Вскоре после того, как отец женился, он купил новый «Олдсмобил». Это было перед Первой мировой войной. В те годы «Олдсмобил» еще не был предметом эротических снов американских жестянщиков, каким стал позднее. Все это происходило в Индианаполисе, штат Индиана. Мой отец, как я уже сказал, был архитектором, а еще художником. И вот он, архитектор и художник, воскресным утром везет свою молодую жену на новом «Олдсмобиле» на трассу, где обычно проводятся знаменитые пятисотмильные гонки Индианаполиса. Там он взламывает ворота, выводит машину на трек, выложенный кирпичом, и крутит по трассе – снова и снова, круг за кругом. Это был счастливый день. Когда отец рассказывал мне о своем самом счастливом дне, он уже был вдовцом, похоронившим жену, покончившую с собой.

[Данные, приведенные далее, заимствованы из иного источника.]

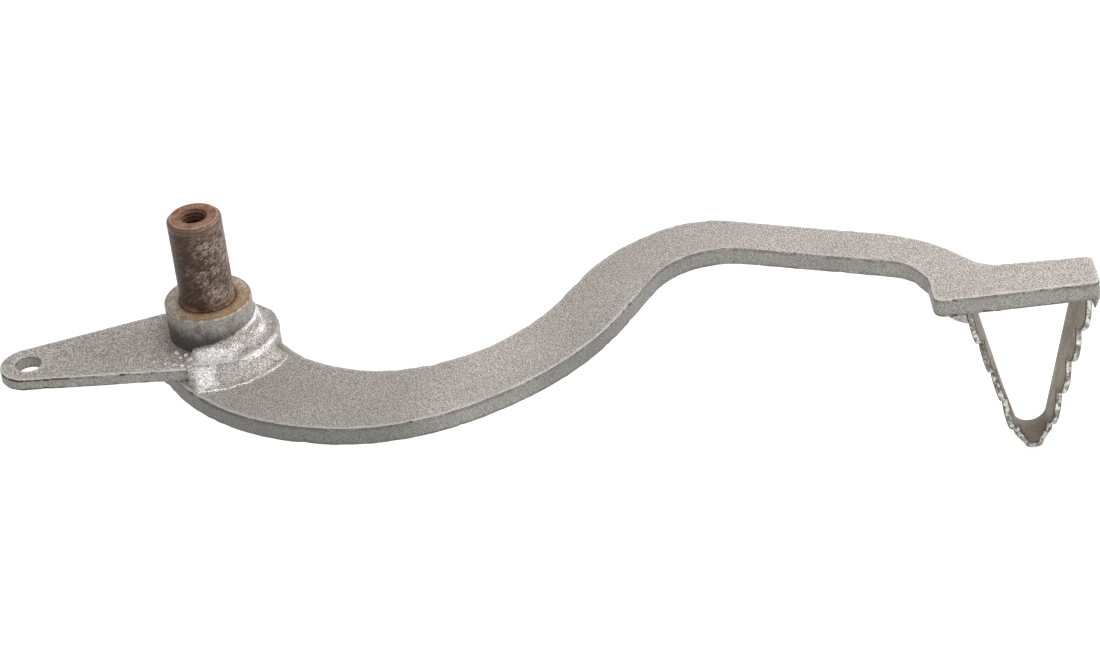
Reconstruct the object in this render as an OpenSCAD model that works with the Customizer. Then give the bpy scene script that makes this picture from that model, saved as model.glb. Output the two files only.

Отец рассказал мне и про самый счастливый день своего отца, моего деда. Это было, когда мой дед был мальчишкой, жил в Индиане и однажды сидел вместе с приятелем на предохранительной решетке движущегося паровоза. Паровоз пыхтел из Индианаполиса в Луисвилл. Места вокруг были дикие, а мосты – деревянные.
Когда опустилась ночь, небо наполнилось фейерверками, вылетающими из трубы паровоза. Что могло быть прекраснее этого?
Ничего.
Мои отец и дед были хорошими художниками. Жаль, что сегодня их нет с нами. Они заслуживают вашей теплой компании в этом холодном склепе.
Месяц назад мой собственный сын спросил меня, какой день жизни я считаю самым счастливым. Своим вопросом он мне напомнил: пора на покой. Эта моя речь полна могил и склепов, не находите? Мой сын считает меня практически мертвым – так много сигарет «Пэлл-Мэлл» я выкуриваю за день (и он прав!).